The CRL is perhaps today tainted for not having understood the dynamic context of South Africa in democracy as a society of contested terrains in which there is an open vying for power and religious leaders in political sense contest for this vacuum. You see this emerging groups and certain leaders claiming they represent the proverbial gates to political power and thus warrants being taken more serious than others.
The CRL cannot summon church leadership regardless to following to show up and prove their credentials, and make known their church bank account information when it has not ask the same from, for example Islamic and Jewish Faith leadership? By what sense of right is this demand made of a certain group of Christian leadership defined as independent?
Should the CRL not also ask for the credentials and church financial status of the so-called mainline churches such as the Catholics, Anglicans, Dutch Reformed, Methodists, Lutheran or even the mainline Pentecostal Churches such as the AFM-SA, Assemblies of God and Full Gospel church denominations? What exonerates these if they are exonerated?
The CRL runs the risk of being misconstrued as a commission hell-bent on a targeted audience for it perhaps already has concluded those it subpoenaed as guilty in public courts.

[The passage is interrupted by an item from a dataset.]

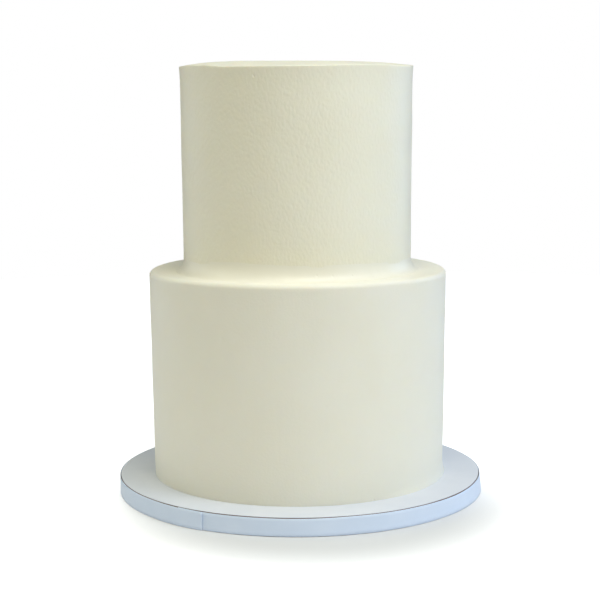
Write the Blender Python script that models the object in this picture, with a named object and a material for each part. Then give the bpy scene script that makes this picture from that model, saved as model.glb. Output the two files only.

The CRL cannot be seen intoxicated to regulate the Christian religion in clamp down of a certain targeted section of our religious populace.
South Africa cannot afford a CRL that is unconscious of it being alive to religious and cultural practices, where people consciously profess and make their choices to associate on the pretext of a constitutional diaphragm that celebrates these civil liberties as progressive of the society we both seek to become and remain.